Aside from the necessity of protecting the identity of vulnerable sources and staff, Airwars operates in keeping with the epistemology and ideology of the open web, refusing to blackbox or make proprietary its data or methods of collection, even though it is itself dependent on private platforms to perform its work. Like Wikipedia, Airwars assessments are never complete. They show their workings by making available the sources that led to their evaluation. They claim to capture sources from ‘everywhere’. In addition to the methodology published on the website and summarised in its various reports, Airwars makes its approach visible in the database itself by ‘showing the working’ through the presentation and verification of sources, notations regarding conflicting information and accounts of the process itself. Crucially, Airwars also shows its working through assessment narratives that seek to capture uncertainty and which are updated when new information comes to light.
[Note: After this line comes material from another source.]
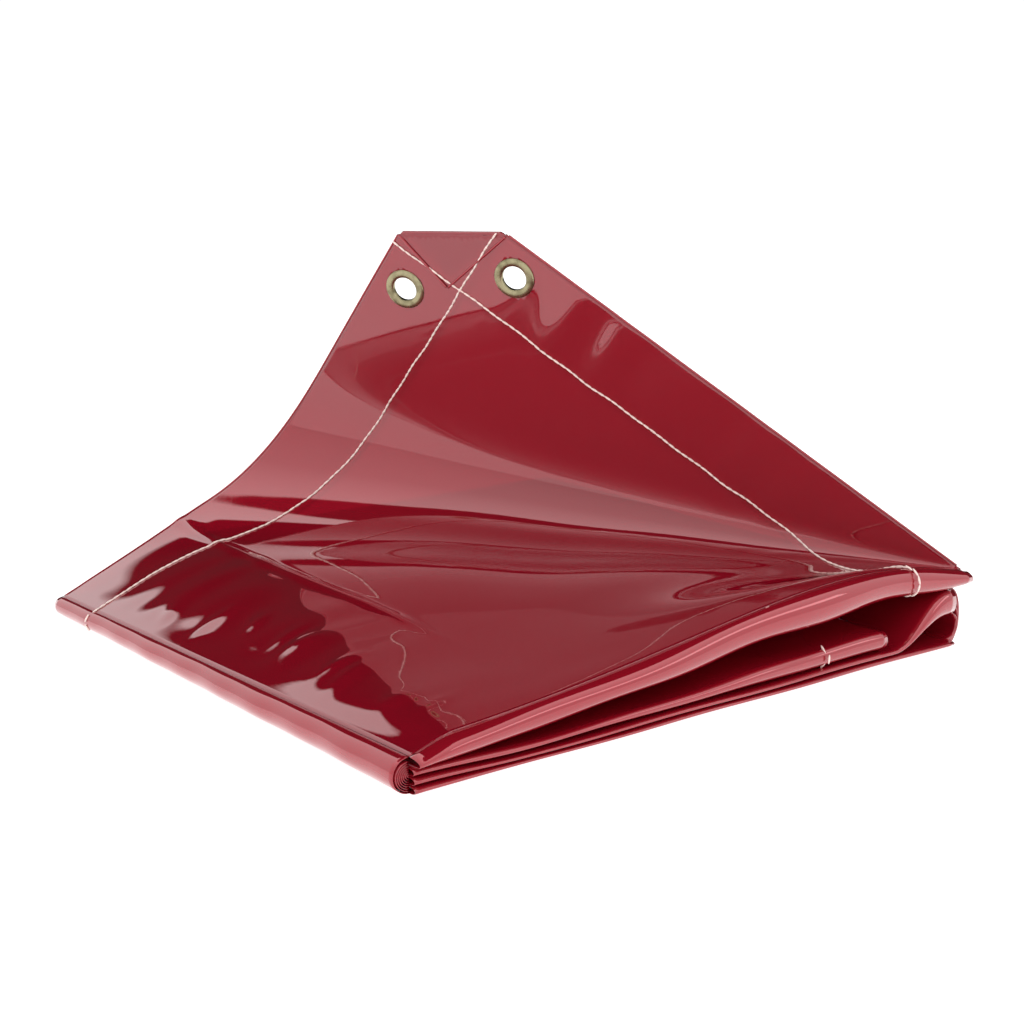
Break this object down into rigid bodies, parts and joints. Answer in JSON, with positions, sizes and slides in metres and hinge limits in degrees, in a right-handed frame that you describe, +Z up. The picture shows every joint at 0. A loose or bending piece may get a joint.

With networked media democratising the capacity to document conflict and produce accessible archives, understanding how such sites and institutions identify, verify and assess their own claims and those of others is increasingly important. As a contribution to witnessing theory, the framing of data witnessing offers a conceptual lens for understanding the distributed and data-driven production of media events, particularly by actors outside the mainstream of media organisations. Witnessing frames provides a compelling analytic for dealing with epistemological open-ness and the restless mutability of events as they enter into and are amplified, consolidated, contested and shared via digital media. In an era of informational uncertainty and instability, Airwars’ witnessing frames suggest a path forward that leverages the restlessness of events by turning a lack of fixity into a virtue that can force even the most powerful militaries on the planet to change how they reckon with the harm they inflict on civilians.